Celebrating Dr. Joseph Ashby Wiltshire
Having delivered close to 2,500 babies in Lake Wales, Dr. Joseph Ashby Wiltshire helped make a lot of people smile. He was the first black doctor to open a private medical practice in Lake Wales in 1948.
It’s noted Dr. Wiltshire took an oath to serve people. He was known for caring about the welfare of others regardless of their ability to pay at time of treatment.
“He would go from house to house caring for people that were ill bound,” Dorothy Scott-Wilson, development director of the Dr. J. A. Wiltshire foundation said. “He was a true philanthropist,” Scott-Wilson noted.
Scott-Wilson was one of the babies delivered by Dr. Wiltshire.

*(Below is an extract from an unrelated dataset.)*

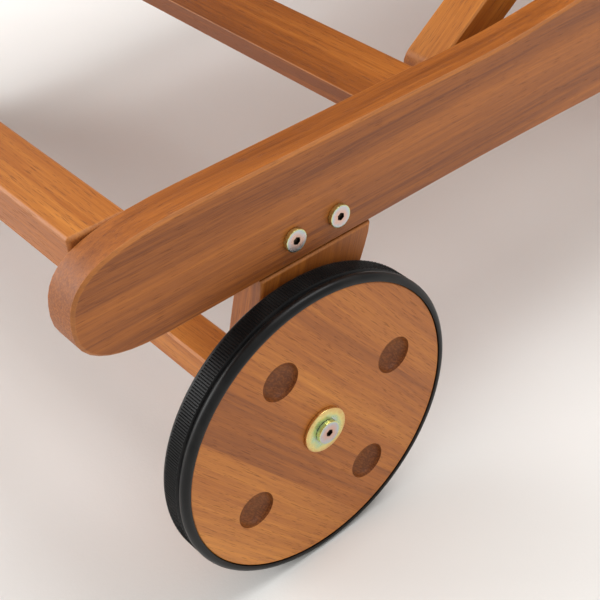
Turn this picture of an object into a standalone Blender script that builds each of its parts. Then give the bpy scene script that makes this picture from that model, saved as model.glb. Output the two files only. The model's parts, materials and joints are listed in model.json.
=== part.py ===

Prior to becoming a doctor, Dr. Wiltshire served in the Army achieving the rank of a second lieutenant. During his service, he started medical school and graduated in 1947. Shortly after, he worked as the director of student health at Florida A&M University.
In the 1950s, Dr. Wiltshire took an interest in aerospace medicine. He became an aviation medical examiner, and he used his skills to certify pilots as aviation doctors in central Florida.
Dr. Wiltshire was a member of Alpha Phi Alpha Fraternity, established in 1906. Notable members included Dr. Martin Luther King Jr., Justice Thurgood Marshall and Duke Ellington, American composer.
In 1984, Dr. Wiltshire was the recipient of the annual medical award of the Polk County Chapter of the United Negro College Fund.
Dr. Wiltshire was named Lake Wales Citizen of the Year in 1988. In 2004, a street in Lake Wales was named in honor of the doctor — Dr. J. A. Wiltshire Avenue.